You are naming it precisely. “Goulash authoritarianism” is the right frame because it captures what the Douthat-Dreher-Pesca crowd keep missing on purpose: the election was not evidence the system worked, it was evidence of what it took to break through sixteen years of rigged maps, captured courts, state media, hacked databases, and a girlfriend running a honeypot for the prime minister.

16 years!

That is the cost structure. That is the asymmetry.

Magyar paid in years, in reputation, in his private life, to claw back one election. Orbán paid in nothing and walks away with the money, the judges, and the institutions still in place to sabotage whoever governs next.

The American right knows this. That is why they studied him. Project 2025 is not an accident of vocabulary. When a sitting president, vice president, and secretary of state publicly campaign for a foreign autocrat, the inspiration is the point.
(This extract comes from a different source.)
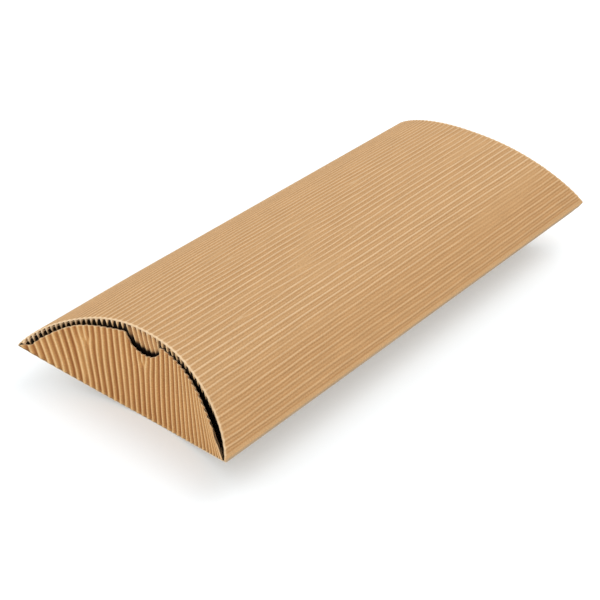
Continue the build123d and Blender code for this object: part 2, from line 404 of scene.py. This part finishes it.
def panel(name, nodes, material, upside, flutes=None, base=0.0, side_gap=0.0, relief=0.6, wear=0.45):
    """A whole vaulted panel: upside 1 is the top one and -1 the bottom one. A panel without flutes is a
    smooth sheet, and base is its depth in the board; wear is the paleness of the rims of a fluted one."""
    top = upside > 0
    s = columns_across(HALF_ARC - side_gap, FLUTED_COLUMNS if flutes else SMOOTH_COLUMNS)
    front = HALF_LENGTH - (RIMS["front"].recess if top else bottom_recess)(s)
    back = HALF_LENGTH - (RIMS["back"].recess if top else bottom_recess)(-s)
    out, into, near = crease_rows(smooth=not flutes)
    start, stop = -front + ROWS_IN[-1], back - ROWS_IN[-1]
    middle = start + (stop - start) * np.linspace(0, 1, PANEL_ROWS + 2)[1:-1, None]
    no_drop = np.zeros((PANEL_ROWS, 1))
    y = whole(-front + out[:, :1], middle, back - out[:, :1])
    y_in = whole(-front + into[:, :1], middle, back - into[:, :1])
    drop_out = whole(out[:, 1:], no_drop, out[:, 1:])
    drop_in = whole(into[:, 1:], no_drop + PAPER, into[:, 1:])
    near = near + 0 * s
    inward = whole(near, np.minimum(middle + front, back - middle), near)
    s = np.broadcast_to(s, y.shape)
    away = ease(0.0, 12.0, inward)
    if flutes:
        fade = ease(0.0, 2.0, inward)
        band = ease(HALF_ARC - CRUSHED - 0.2, HALF_ARC - CRUSHED + 0.8, np.abs(s))
        to_fold = np.clip((HALF_ARC - np.abs(s)) / CRUSHED, 0, 1)
        share, wave, strength = flutes(s, y, away)
        laid = relief * strength * wave * (1 - band) + band * to_fold * BAND_SUNK + CREST_SUNK
        at_rim = RIM_SUNK + RIM_WAVE * wave * (1 - band)
        depth = FLUTE * (fade * laid + (1 - fade) * at_rim)
        # Painted shade of the flutes, turned into colour by the tone ramp
        shade = panel_shade(s, share, wave, strength, fade, band)
        wear_and_painted_light = (1 - 0.4 * wave) * wear * (1 - ease(0.15, 1.05, inward)) * (1 - 0.5 * ease(20.0, 50.0, s))
        # Painted shade on the inner face, which shows only through gaps
        inner_face_shade = INSIDE_PAINTED_SHADE + 0 * y
    else:
        plain = np.zeros(y.shape)
        depth, shade, wear_and_painted_light, inner_face_shade = base + 0.3 * (1 - away), plain + 0.5, plain, plain
    nx, nz = section_normal(s)
    sunk = RIMS["front"].dip(s) * (1 - ease(0.0, DIP_LENGTH, y + front)) if top else 0.0
    grids = []
    for along, drop in ((y, drop_out), (y_in, drop_in)):
        d = depth + drop
        grids.append(np.stack([across(s) - nx * d, along, upside * (rise(s) - nz * d) - sunk], -1))
    values = {"s": s, "v": y, "depth": shade, "wear_and_painted_light": wear_and_painted_light, "painted_shadow": 0 * y, "inner_face_shade": inner_face_shade}
    piece = build_sheet(name, grids[0], grids[1], values, material, flip=not top)
    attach(piece, "box")
    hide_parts(*nodes)
    return piece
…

Excellent piece, thank you.

Johan 🐌

Damien Stewart's avatar

Another wonderful article Anne. Seems to me that every wanna be dictator and authoritarian is exactly that, until they are not. What I mean is until they are over turned by the people? We've seen this time and time again in history, the Nazis, Communism, the list goes on and on. They were all authoritarians until the people or an opposition ended them. Same as Orban, he was exactly as described, until the people had had enough. The argument about Orban not being an authoritarian after all would perhaps be more along the lines of "even authoritarians can be booted from power through the concerted effort of a population who have had enough". But of course that argument doesn't suit those who seek to downplay the evil standing before our very eyes.